Locate the lines that hold the string "scene". Copy every such line.

---

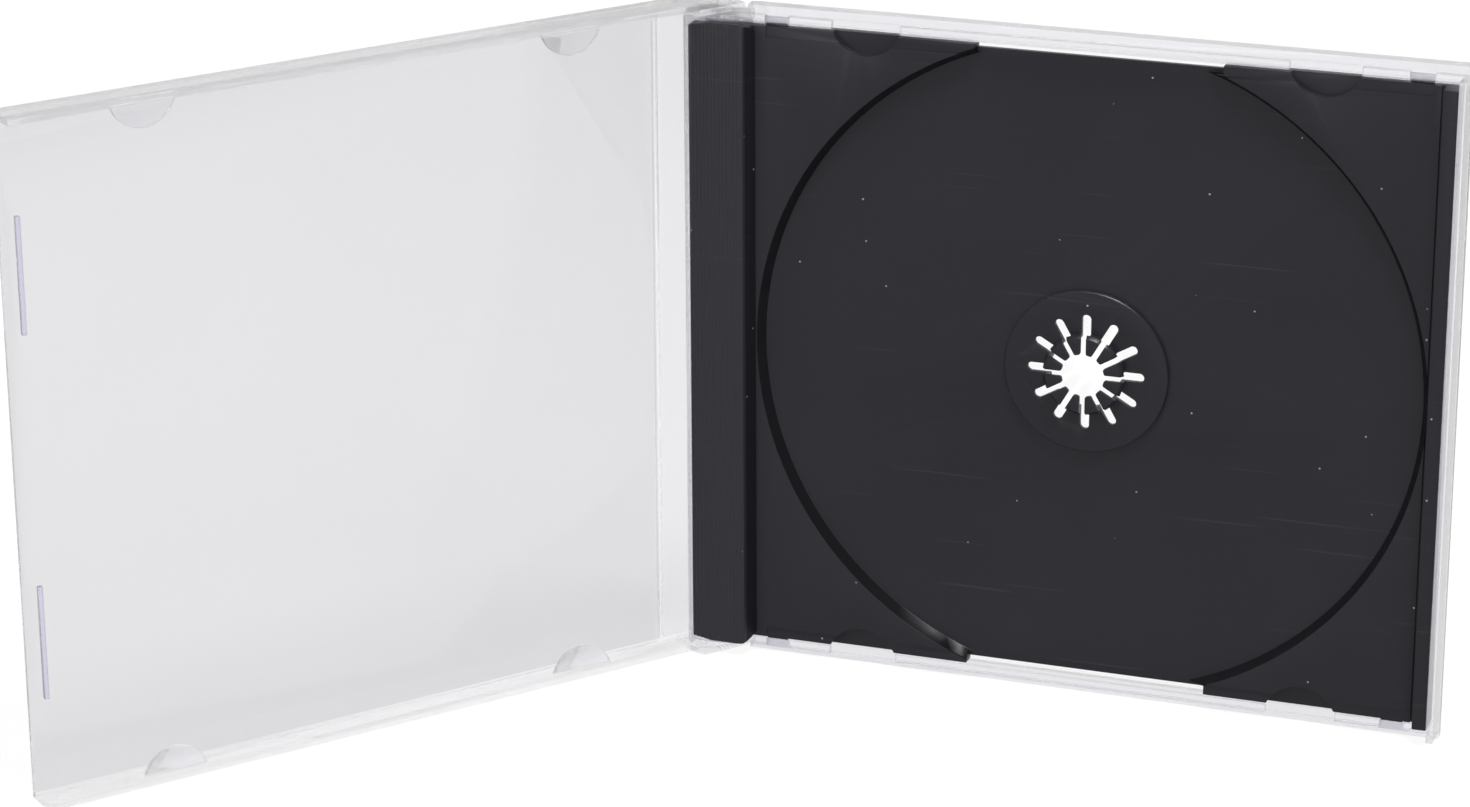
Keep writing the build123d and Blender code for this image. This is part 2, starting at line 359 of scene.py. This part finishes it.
def floor_paint():
    """A white surface that keeps a faint shadow and shows white through clear pieces.

    Glossy pieces reflect it as the grey of the room.
    """
    paint = Paint("white_floor")
    rays = paint.tree.nodes.new("ShaderNodeLightPath")
    direct = Field(paint, rays.outputs["Is Camera Ray"])
    glossy = Field(paint, rays.outputs["Is Glossy Ray"])
    through = Field(paint, rays.outputs["Is Transmission Ray"])
    seen = direct.either(glossy).either(through)
    plain = paint.node("ShaderNodeBsdfDiffuse", {}, {"Color": floor_grey})
    mirror_grey = [room_gloss / backdrop_white] * 3 + [1.0]
    shown = paint.mix_colour(glossy * (1.0 - through), white, mirror_grey)
    glow = paint.node("ShaderNodeEmission", {}, {"Color": shown, "Strength": backdrop_white})
    blend = {0: seen * (1.0 - shadow_share), 1: plain, 2: glow}
    return paint.surface(paint.node("ShaderNodeMixShader", {}, blend))


def floor():
    """The pale surface that the case stands on."""
    mesh = bpy.data.meshes.new("floor")
    quarters = ((-1, -1), (1, -1), (1, 1), (-1, 1))
    corners = [(across * floor_half, along * floor_half, 0.0) for across, along in quarters]
    mesh.from_pydata(corners, [], [(0, 1, 2, 3)])
    mesh.materials.append(floor_paint())
    made = bpy.data.objects.new("floor", mesh)
    bpy.context.scene.collection.objects.link(made)


def room():
    """An even white room, as in a light tent, that clear and glossy pieces show as white."""
    world = bpy.data.worlds.new("light_tent")
    bpy.context.scene.world = world
    world.use_nodes = True
    tree = world.node_tree
    background = tree.nodes["Background"]
    background.inputs["Color"].default_value = white
    rays = tree.nodes.new("ShaderNodeLightPath")
    glossy = tree.nodes.new("ShaderNodeMapRange")
    glossy.inputs["To Min"].default_value = room_light
    glossy.inputs["To Max"].default_value = room_gloss
    tree.links.new(rays.outputs["Is Glossy Ray"], glossy.inputs["Value"])
    seen = tree.nodes.new("ShaderNodeMath")
    seen.operation = "MAXIMUM"
    tree.links.new(rays.outputs["Is Camera Ray"], seen.inputs[0])
    tree.links.new(rays.outputs["Is Transmission Ray"], seen.inputs[1])
    level = tree.nodes.new("ShaderNodeMapRange")
    level.inputs["To Max"].default_value = 1.0
    tree.links.new(seen.outputs[0], level.inputs["Value"])
    tree.links.new(glossy.outputs["Result"], level.inputs["To Min"])
    tree.links.new(level.outputs["Result"], background.inputs["Strength"])


def soft_lamp(name, place, aim, size, watts):
    """A large square lamp that faces a point."""
    data = bpy.data.lights.new(name, "AREA")
    data.shape = "SQUARE"
    data.size = size
    data.energy = watts
    lamp = bpy.data.objects.new(name, data)
    lamp.location = place
    lamp.rotation_euler = (Vector(aim) - Vector(place)).to_track_quat("-Z", "Y").to_euler()
    bpy.context.scene.collection.objects.link(lamp)


def camera():
    """The photograph's viewpoint."""
    data = bpy.data.cameras.new("camera")
    data.sensor_width = sensor_width
    data.lens = sensor_width * focal_pixels / picture_width
    data.clip_start = clip_near
    made = bpy.data.objects.new("camera", data)
    turn = Euler((math.radians(90.0 - camera_elevation), 0.0, math.radians(camera_azimuth))).to_matrix()
    roll = Matrix.Rotation(math.radians(camera_roll), 3, "Z")
    made.matrix_world = Matrix.Translation(camera_eye) @ (turn @ roll).to_4x4()
    bpy.context.scene.collection.objects.link(made)
    bpy.context.scene.camera = made


def softened(node, body, material):
    """A node's moulding with its flat faces joined and its sharp edges slightly rounded."""
    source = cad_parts[node]
    mesh = source.data.copy()
    shape = bmesh.new()
    shape.from_mesh(mesh)
    bmesh.ops.remove_doubles(shape, verts=shape.verts, dist=join_gap)
    bmesh.ops.dissolve_limit(shape, angle_limit=flat_angle, verts=shape.verts, edges=shape.edges)
    shape.to_mesh(mesh)
    shape.free()
    draft = bpy.data.objects.new(node + "_draft", mesh)
    bpy.context.scene.collection.objects.link(draft)
    rounding = draft.modifiers.new("rounding", "BEVEL")
    rounding.width = edge_round
    rounding.segments = round_segments
    rounding.limit_method = "ANGLE"
    rounding.angle_limit = sharp_angle
    rounding.harden_normals = True
    for face in mesh.polygons:
        face.use_smooth = True
    graph = bpy.context.evaluated_depsgraph_get()
    made = bpy.data.meshes.new_from_object(draft.evaluated_get(graph))
    bpy.data.objects.remove(draft)
    made.materials.clear()
    made.materials.append(material)
    piece = bpy.data.objects.new(node + "_moulding", made)
    bpy.context.scene.collection.objects.link(piece)
    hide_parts(node)
    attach(piece, body)


lid_across = (-math.sin(lid_open), -math.cos(lid_open), 0.0)
back_across = (0.0, -1.0, 0.0)
lid_finish = clear_styrene("lid_styrene", lid_across, lid_faces, lid_shade_tint, lid_edge_tint)
back_finish = clear_styrene("back_styrene", back_across, back_faces, back_tint, back_edge_shade_tint)
softened("front_cover", "front_leaf", lid_finish)
softened("back_cover", "back_leaf", back_finish)
softened("disc_tray", "back_leaf", dark_styrene())
floor()
room()
soft_lamp("overhead", place=(0.25, -0.25, 0.95), aim=lamp_aim, size=0.2, watts=10.0)
soft_lamp("front", place=(-0.5, -0.9, 0.55), aim=lamp_aim, size=0.8, watts=4.0)
camera()

bpy.context.scene.view_settings.view_transform = "Standard"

---

**WORKED ANSWER**
Keep writing the build123d and Blender code for this image. This is part 2, starting at line 359 of scene.py. This part finishes it.
    bpy.context.scene.collection.objects.link(made)
    bpy.context.scene.world = world
    bpy.context.scene.collection.objects.link(lamp)
    bpy.context.scene.collection.objects.link(made)
    bpy.context.scene.camera = made
    bpy.context.scene.collection.objects.link(draft)
    bpy.context.scene.collection.objects.link(piece)
bpy.context.scene.view_settings.view_transform = "Standard"